### Aim of the task
Quote the full listing word for word.
— start Source data —
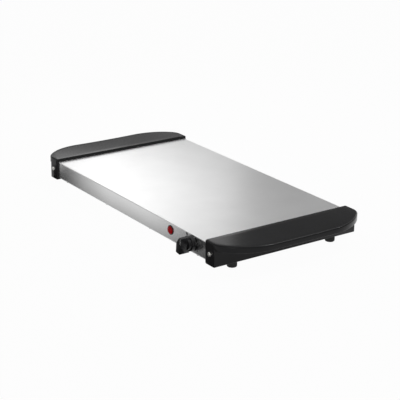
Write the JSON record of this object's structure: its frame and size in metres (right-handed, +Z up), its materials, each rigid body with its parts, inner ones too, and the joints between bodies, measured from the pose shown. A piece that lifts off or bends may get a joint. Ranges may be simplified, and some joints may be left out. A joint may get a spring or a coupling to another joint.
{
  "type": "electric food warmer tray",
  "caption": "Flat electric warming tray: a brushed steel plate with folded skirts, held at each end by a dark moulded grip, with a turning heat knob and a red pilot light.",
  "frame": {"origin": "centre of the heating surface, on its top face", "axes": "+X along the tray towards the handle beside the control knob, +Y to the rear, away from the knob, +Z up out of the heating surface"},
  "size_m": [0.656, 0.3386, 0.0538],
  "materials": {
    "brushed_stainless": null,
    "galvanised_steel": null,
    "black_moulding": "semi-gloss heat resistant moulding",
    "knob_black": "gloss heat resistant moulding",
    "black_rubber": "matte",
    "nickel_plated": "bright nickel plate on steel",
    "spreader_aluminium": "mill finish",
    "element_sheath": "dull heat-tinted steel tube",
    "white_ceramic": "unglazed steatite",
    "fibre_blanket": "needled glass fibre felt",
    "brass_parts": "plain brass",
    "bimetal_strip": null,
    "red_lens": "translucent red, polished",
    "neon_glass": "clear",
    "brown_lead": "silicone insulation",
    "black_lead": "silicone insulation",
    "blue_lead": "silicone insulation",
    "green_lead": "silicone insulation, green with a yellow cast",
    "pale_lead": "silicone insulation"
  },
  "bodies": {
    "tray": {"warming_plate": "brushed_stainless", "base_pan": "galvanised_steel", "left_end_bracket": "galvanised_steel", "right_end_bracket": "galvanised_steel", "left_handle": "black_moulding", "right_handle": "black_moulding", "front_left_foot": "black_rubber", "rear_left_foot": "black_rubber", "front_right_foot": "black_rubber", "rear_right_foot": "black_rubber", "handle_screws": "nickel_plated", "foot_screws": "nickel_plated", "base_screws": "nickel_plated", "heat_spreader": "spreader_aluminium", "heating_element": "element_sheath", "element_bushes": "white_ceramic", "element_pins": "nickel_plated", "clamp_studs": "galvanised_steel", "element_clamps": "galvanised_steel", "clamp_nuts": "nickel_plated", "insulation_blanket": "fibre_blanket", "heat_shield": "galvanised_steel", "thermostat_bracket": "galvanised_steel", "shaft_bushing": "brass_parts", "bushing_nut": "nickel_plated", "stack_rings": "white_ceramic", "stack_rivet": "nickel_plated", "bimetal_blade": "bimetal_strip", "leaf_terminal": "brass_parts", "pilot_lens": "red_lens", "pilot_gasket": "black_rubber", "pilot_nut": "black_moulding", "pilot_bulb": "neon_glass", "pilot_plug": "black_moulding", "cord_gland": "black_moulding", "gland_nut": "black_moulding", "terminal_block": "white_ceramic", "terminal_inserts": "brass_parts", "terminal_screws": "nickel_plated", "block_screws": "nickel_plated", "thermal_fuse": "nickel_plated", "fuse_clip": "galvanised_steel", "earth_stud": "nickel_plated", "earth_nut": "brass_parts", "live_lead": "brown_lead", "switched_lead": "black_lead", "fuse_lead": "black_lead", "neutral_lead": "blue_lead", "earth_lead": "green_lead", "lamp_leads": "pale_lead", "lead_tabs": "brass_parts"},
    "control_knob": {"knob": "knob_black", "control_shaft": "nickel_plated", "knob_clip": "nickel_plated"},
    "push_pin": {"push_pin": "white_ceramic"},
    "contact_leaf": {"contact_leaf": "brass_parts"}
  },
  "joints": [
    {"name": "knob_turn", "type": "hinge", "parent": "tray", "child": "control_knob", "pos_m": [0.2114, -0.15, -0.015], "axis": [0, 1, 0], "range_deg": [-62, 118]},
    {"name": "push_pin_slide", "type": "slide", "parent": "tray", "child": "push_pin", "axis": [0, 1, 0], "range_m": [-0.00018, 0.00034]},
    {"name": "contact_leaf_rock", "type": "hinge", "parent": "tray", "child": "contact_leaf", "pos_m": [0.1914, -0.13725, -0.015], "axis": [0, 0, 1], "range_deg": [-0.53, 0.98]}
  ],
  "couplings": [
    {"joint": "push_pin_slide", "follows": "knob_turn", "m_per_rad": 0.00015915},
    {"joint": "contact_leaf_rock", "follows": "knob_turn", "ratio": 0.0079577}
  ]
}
— end Source data —
### Exercise response
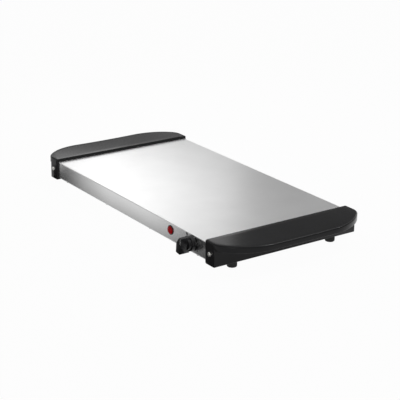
Write the JSON record of this object's structure: its frame and size in metres (right-handed, +Z up), its materials, each rigid body with its parts, inner ones too, and the joints between bodies, measured from the pose shown. A piece that lifts off or bends may get a joint. Ranges may be simplified, and some joints may be left out. A joint may get a spring or a coupling to another joint.
{
  "type": "electric food warmer tray",
  "caption": "Flat electric warming tray: a brushed steel plate with folded skirts, held at each end by a dark moulded grip, with a turning heat knob and a red pilot light.",
  "frame": {"origin": "centre of the heating surface, on its top face", "axes": "+X along the tray towards the handle beside the control knob, +Y to the rear, away from the knob, +Z up out of the heating surface"},
  "size_m": [0.656, 0.3386, 0.0538],
  "materials": {
    "brushed_stainless": null,
    "galvanised_steel": null,
    "black_moulding": "semi-gloss heat resistant moulding",
    "knob_black": "gloss heat resistant moulding",
    "black_rubber": "matte",
    "nickel_plated": "bright nickel plate on steel",
    "spreader_aluminium": "mill finish",
    "element_sheath": "dull heat-tinted steel tube",
    "white_ceramic": "unglazed steatite",
    "fibre_blanket": "needled glass fibre felt",
    "brass_parts": "plain brass",
    "bimetal_strip": null,
    "red_lens": "translucent red, polished",
    "neon_glass": "clear",
    "brown_lead": "silicone insulation",
    "black_lead": "silicone insulation",
    "blue_lead": "silicone insulation",
    "green_lead": "silicone insulation, green with a yellow cast",
    "pale_lead": "silicone insulation"
  },
  "bodies": {
    "tray": {"warming_plate": "brushed_stainless", "base_pan": "galvanised_steel", "left_end_bracket": "galvanised_steel", "right_end_bracket": "galvanised_steel", "left_handle": "black_moulding", "right_handle": "black_moulding", "front_left_foot": "black_rubber", "rear_left_foot": "black_rubber", "front_right_foot": "black_rubber", "rear_right_foot": "black_rubber", "handle_screws": "nickel_plated", "foot_screws": "nickel_plated", "base_screws": "nickel_plated", "heat_spreader": "spreader_aluminium", "heating_element": "element_sheath", "element_bushes": "white_ceramic", "element_pins": "nickel_plated", "clamp_studs": "galvanised_steel", "element_clamps": "galvanised_steel", "clamp_nuts": "nickel_plated", "insulation_blanket": "fibre_blanket", "heat_shield": "galvanised_steel", "thermostat_bracket": "galvanised_steel", "shaft_bushing": "brass_parts", "bushing_nut": "nickel_plated", "stack_rings": "white_ceramic", "stack_rivet": "nickel_plated", "bimetal_blade": "bimetal_strip", "leaf_terminal": "brass_parts", "pilot_lens": "red_lens", "pilot_gasket": "black_rubber", "pilot_nut": "black_moulding", "pilot_bulb": "neon_glass", "pilot_plug": "black_moulding", "cord_gland": "black_moulding", "gland_nut": "black_moulding", "terminal_block": "white_ceramic", "terminal_inserts": "brass_parts", "terminal_screws": "nickel_plated", "block_screws": "nickel_plated", "thermal_fuse": "nickel_plated", "fuse_clip": "galvanised_steel", "earth_stud": "nickel_plated", "earth_nut": "brass_parts", "live_lead": "brown_lead", "switched_lead": "black_lead", "fuse_lead": "black_lead", "neutral_lead": "blue_lead", "earth_lead": "green_lead", "lamp_leads": "pale_lead", "lead_tabs": "brass_parts"},
    "control_knob": {"knob": "knob_black", "control_shaft": "nickel_plated", "knob_clip": "nickel_plated"},
    "push_pin": {"push_pin": "white_ceramic"},
    "contact_leaf": {"contact_leaf": "brass_parts"}
  },
  "joints": [
    {"name": "knob_turn", "type": "hinge", "parent": "tray", "child": "control_knob", "pos_m": [0.2114, -0.15, -0.015], "axis": [0, 1, 0], "range_deg": [-62, 118]},
    {"name": "push_pin_slide", "type": "slide", "parent": "tray", "child": "push_pin", "axis": [0, 1, 0], "range_m": [-0.00018, 0.00034]},
    {"name": "contact_leaf_rock", "type": "hinge", "parent": "tray", "child": "contact_leaf", "pos_m": [0.1914, -0.13725, -0.015], "axis": [0, 0, 1], "range_deg": [-0.53, 0.98]}
  ],
  "couplings": [
    {"joint": "push_pin_slide", "follows": "knob_turn", "m_per_rad": 0.00015915},
    {"joint": "contact_leaf_rock", "follows": "knob_turn", "ratio": 0.0079577}
  ]
}